Now, a matter that it is necessary to point out that the Court has specified that the aforementioned “elimination of all competition” as the effect of the refusal constituting an abusive practice is proven once it has demonstrated that in adjacent or downstream markets there are no substitutes for the means of production to which they do not have access. It is not necessary to wait for the effective and total elimination of the competition.

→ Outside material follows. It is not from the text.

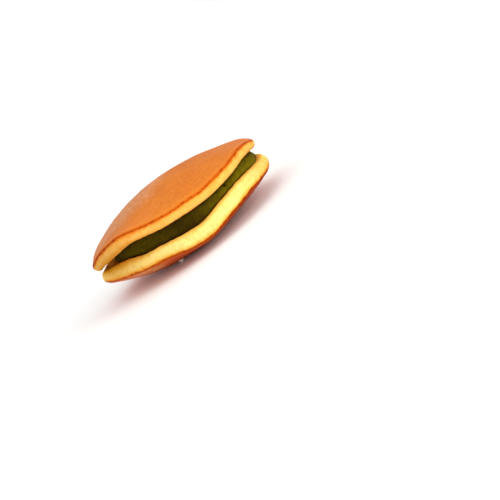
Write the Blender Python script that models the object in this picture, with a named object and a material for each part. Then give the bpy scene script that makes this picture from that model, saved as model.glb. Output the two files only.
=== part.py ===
"""A dorayaki: two griddled sponge cakes, closed like a clam round a mound of green bean paste.

The sweet lies flat on the underside of its lower cake. +X runs along its longest width,
-Y is the open front where most of the paste shows, and Z points up out of the upper cake.
Every piece is a cross-section in radius and height, carried round the vertical axis while
the rim rises, dips and thickens from one compass point to the next.
"""

import math

import bmesh
import bpy
from mathutils import Vector

MM = 0.001

# The upper crust's crown, in millimetres: its height, where it is, and how far it falls to the rim
CROWN_HEIGHT = 33.4
CROWN_X = -1.8
CROWN_DROP = 11.5
CROWN_RADIUS = 46.0
RIM_INFLUENCE = 4.0

# The spot that the lower crust rests on, in millimetres, and how the underside swells up from it
RESTING_RADIUS = 14.3
RESTING_X = -3.1
UNDERSIDE_POWER = 1.5

# Heights of the two faces that hold the paste, on the axis, in millimetres
TOP_INNER_HEIGHT = 23.0
BOTTOM_INNER_HEIGHT = 10.2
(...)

In comparison to US Competition Law, under Art. 102 TFEU, the EU requires a lower standard of liability for a refusal to deal to be considered anticompetitive. On the one hand, in the case of the EU, market power alone may be sufficient to be compelled to contract if competition in the market is excluded. In contrast, under Section 2 of the Sherman Act of the US, a higher standard is required. While in the case of the EU, a high market share can be considered evidence of the eth existence of a dominant position, in the USA other factors are also considered, such as the ease of entry of competitors into the market. Furthermore, regarding the “exclusory effects” of the anticompetitive conduct, in the EU this is related to the “indispensability” of the facility and the effects that the refusal to access to this facility may have on competition. In the case of the US, case law has required an unjustified change in a course of dealing and qualified anticompetitive effects of profit sacrifice or clear harm to consumer welfare.